Часть монет дала в дорогу наша удивительная антисоветчица тетя Лиза. У нее была органическая ненависть к большевикам. Всегда говорила так: «Если бы эти не пришли, эх, как бы мы жили!»
Часть золота получили от тетки, а часть этих червонцев оказалась маминым наследством. Вот эти николаевские золотые монеты нас за годы ссылки в Чимкенте и спасли. Когда нужда совсем прижимала, мать шла менять один червонец на буханку хлеба.
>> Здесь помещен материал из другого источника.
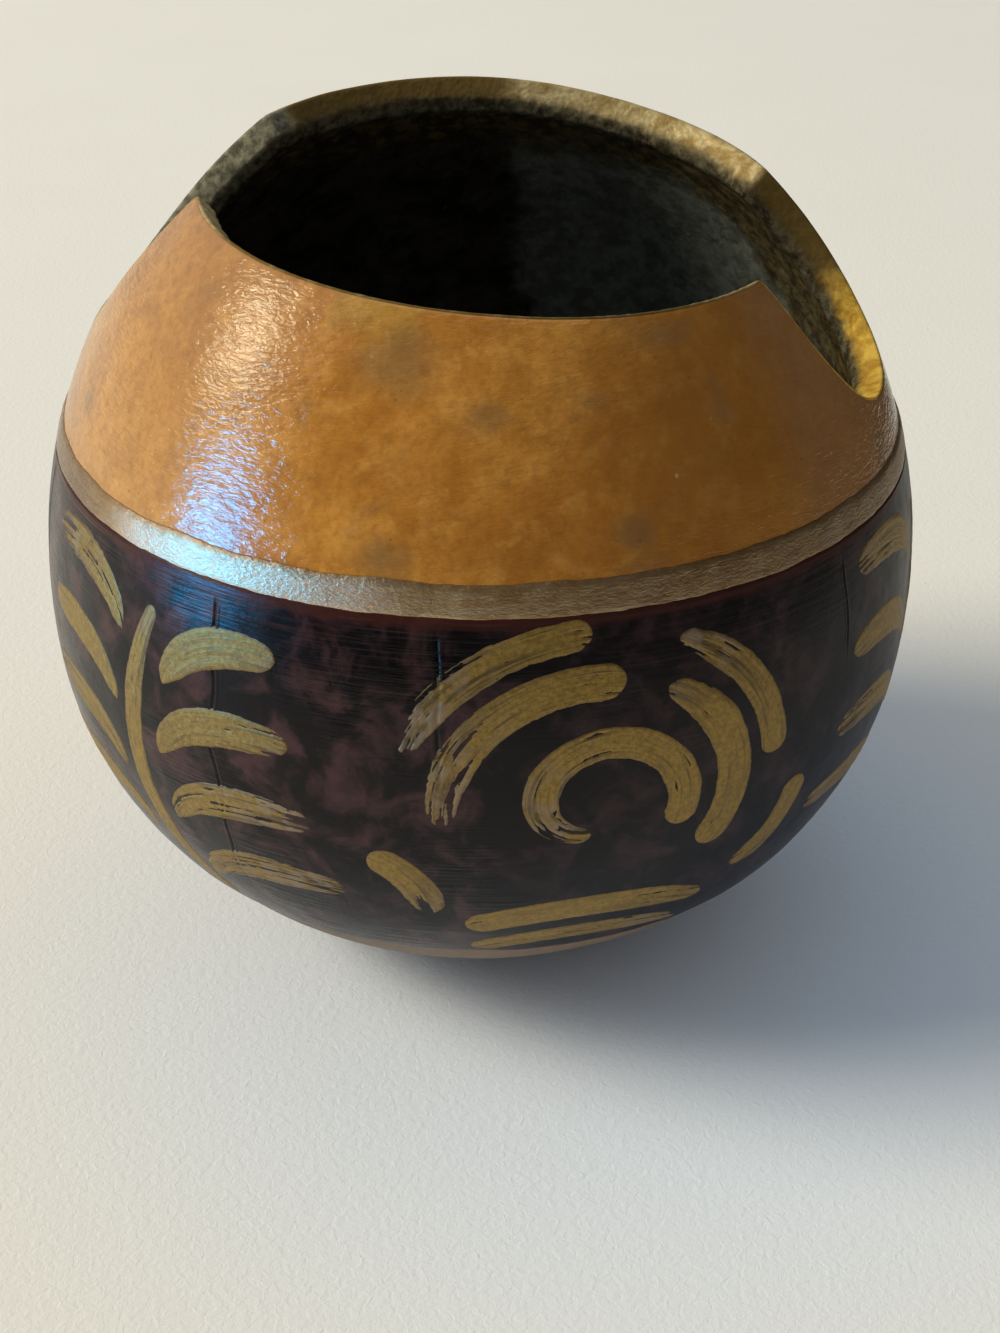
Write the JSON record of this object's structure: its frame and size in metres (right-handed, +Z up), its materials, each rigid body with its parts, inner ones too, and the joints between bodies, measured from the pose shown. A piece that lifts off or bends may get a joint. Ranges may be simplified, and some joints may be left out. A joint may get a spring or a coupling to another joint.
{
  "type": "gourd bowl",
  "caption": "Round gourd bowl with two scooped rim notches, gilded lip, silver band, dark lacquered lower half and a gold brushwork frieze.",
  "frame": {"origin": "middle of the flat seat on the underside, on the bowl's upright axis", "axes": "+Z up along the bowl's axis, -Y is the front, the two rim notches lie towards +X and -X"},
  "size_m": [0.1157, 0.1156, 0.1069],
  "materials": {
    "gourd": "varnished, mottled ochre gourd skin",
    "lining": "matt charcoal paint over rough pith",
    "lacquer": "glossy aubergine lacquer",
    "silver": "brushed silver paint",
    "gold": "brushed gold paint"
  },
  "bodies": {
    "root": {"fern_1_left_leaf_1": "gold", "fern_1_left_leaf_2": "gold", "fern_1_left_leaf_3": "gold", "fern_1_left_leaf_4": "gold", "fern_1_right_leaf_1": "gold", "fern_1_right_leaf_2": "gold", "fern_1_right_leaf_3": "gold", "fern_1_right_leaf_4": "gold", "fern_1_stem": "gold", "fern_2_left_leaf_1": "gold", "fern_2_left_leaf_2": "gold", "fern_2_left_leaf_3": "gold", "fern_2_left_leaf_4": "gold", "fern_2_right_leaf_1": "gold", "fern_2_right_leaf_2": "gold", "fern_2_right_leaf_3": "gold", "fern_2_right_leaf_4": "gold", "fern_2_stem": "gold", "fern_3_left_leaf_1": "gold", "fern_3_left_leaf_2": "gold", "fern_3_left_leaf_3": "gold", "fern_3_left_leaf_4": "gold", "fern_3_right_leaf_1": "gold", "fern_3_right_leaf_2": "gold", "fern_3_right_leaf_3": "gold", "fern_3_right_leaf_4": "gold", "fern_3_stem": "gold", "gourd_shell": "gourd", "interior_coat": "lining", "lacquer_coat": "lacquer", "rim_gilding": "gold", "scroll_1_curl": "gold", "scroll_1_far_ring_left": "gold", "scroll_1_far_ring_right": "gold", "scroll_1_high_ripple": "gold", "scroll_1_left_dab": "gold", "scroll_1_low_ripple": "gold", "scroll_1_near_ring_left": "gold", "scroll_1_near_ring_right": "gold", "scroll_1_right_dab": "gold", "scroll_2_curl": "gold", "scroll_2_far_ring_left": "gold", "scroll_2_far_ring_right": "gold", "scroll_2_high_ripple": "gold", "scroll_2_left_dab": "gold", "scroll_2_low_ripple": "gold", "scroll_2_near_ring_left": "gold", "scroll_2_near_ring_right": "gold", "scroll_2_right_dab": "gold", "scroll_3_curl": "gold", "scroll_3_far_ring_left": "gold", "scroll_3_far_ring_right": "gold", "scroll_3_high_ripple": "gold", "scroll_3_left_dab": "gold", "scroll_3_low_ripple": "gold", "scroll_3_near_ring_left": "gold", "scroll_3_near_ring_right": "gold", "scroll_3_right_dab": "gold", "silver_band": "silver"}
  },
  "joints": []
}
Вместо паспорта, который у нее отобрали в НКВД при высылке, ей дали справку, что она и ее дочь – фольксдойче. Пойди – попробуй с такой бумажкой устроиться хоть на какую-то работу. Она помыкалась-помыкалась – и с трудом устроилась на хлебокомбинат. Московскую ссыльную актрису взяли загружать-разгружать машины. Мать таскала мешки вместе со здоровыми мужиками. И, конечно же, надорвалась. Пришлось ей делать операцию.
Но вообще, конечно, я мало что помню из той азиатской ссылки. Однако годы в Чимкенте мне хорошо, внятно напомнили о себе позже – в Казахстане я замечательно легко заработала открытую форму туберкулеза. Этот «подарок» обнаружился уже в Москве. И, кстати, во многом определил мою судьбу.
В самом конце войны Театр им. Моссовета, где служил мой отец Анатолий Осипов, приехал с гастролями в Алма-Ату, тогдашнюю столицу республики.
В то время, насколько я понимаю, стараниями художественного руководителя театра Юрия Завадского, маме и мне выдали разрешение приехать из Чимкента к отцу. Всего 700 километров между нами. Мы, конечно же, приехали.
Меня с мамой поселили в алма-атинском Доме колхозника. Там же разместили и всю труппу московских актеров. Вокруг за развешанными простынями и расставленными ширмами несколько недель жили лучшие артисты Советского Союза. Они были знамениты на всю страну и жили за перегородками, которые ни от чего не защищали.